One week before this walk I happened upon the fact that Bexhill was land given to the Bishops of Selsey (where I live and where we have walked from) and it was considered their eastern most See. The original Selsey Bishop was St Wilfred who persuaded the Synod of Whitby in 664 to conform to the Romanization of British Christianity. It was the argument of the superiority of St Peter, over Columba, who holds the keys to the gates of heaven, that won that day. These keys are the same used on the Papal crest, one silver and one gold, crossed. Every roman road we walked has pubs called ‘The Cross Keys’ on it. These ‘crossed keys’ speak of the power of control over the gateway to heaven and they were held by ‘St Peter’. We have a ‘St Peters’ in Selsey and the same is mirrored in Bexhill which I began to see as two places that hold these ‘cross keys’ in place across the land like an imprint of control. Papal keys that are really the people’s keys! In Selsey I was given a key 2 years ago…. so while standing the porch of the locked ‘St Peters’ in Bexhill it struck me that I was here to collect the other key…simples! Two keys, one left, one right, uncrossed and lined up with the River of Life flowing up to St Albans and back down again that we have walked. All crosses are to be ‘bagged’ for Jesus because He took that horrific sign of empire’s control and bought us Life through it.
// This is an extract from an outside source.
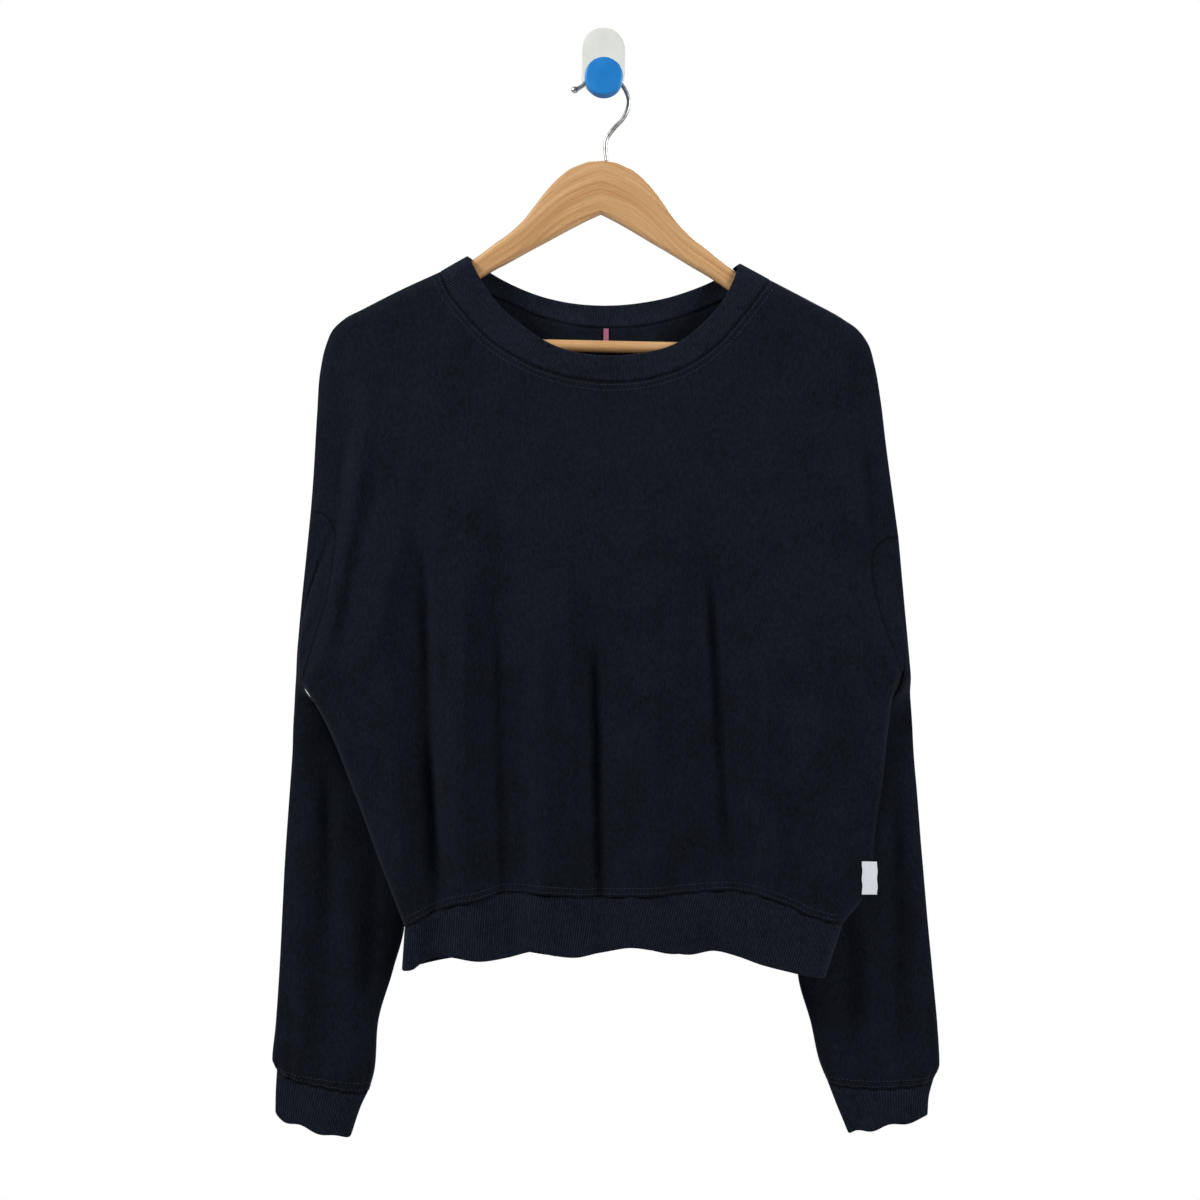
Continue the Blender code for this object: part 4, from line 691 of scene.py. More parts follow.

My huge gratitude to the teams and all who supported these two walks, it was not easy but it is done and is very gooooood! It has been a hidden time of hard graft in preparation for walking all that has been called for, up through the centre of ‘The Bell’, from Brighton on the coast, thro London, thro St Albans to Lincoln. I am hoping this may feel like more of a celebration having got this far!

This month, I will walk on from Luton with Paul Wood to Northampton, nabbing 4 ‘Eleanor Crosses’ on the way. We began at Stratford at the Olympic sites in east London and then picked up the River Lea at Edmonton to it’s source at Luton last Autumn.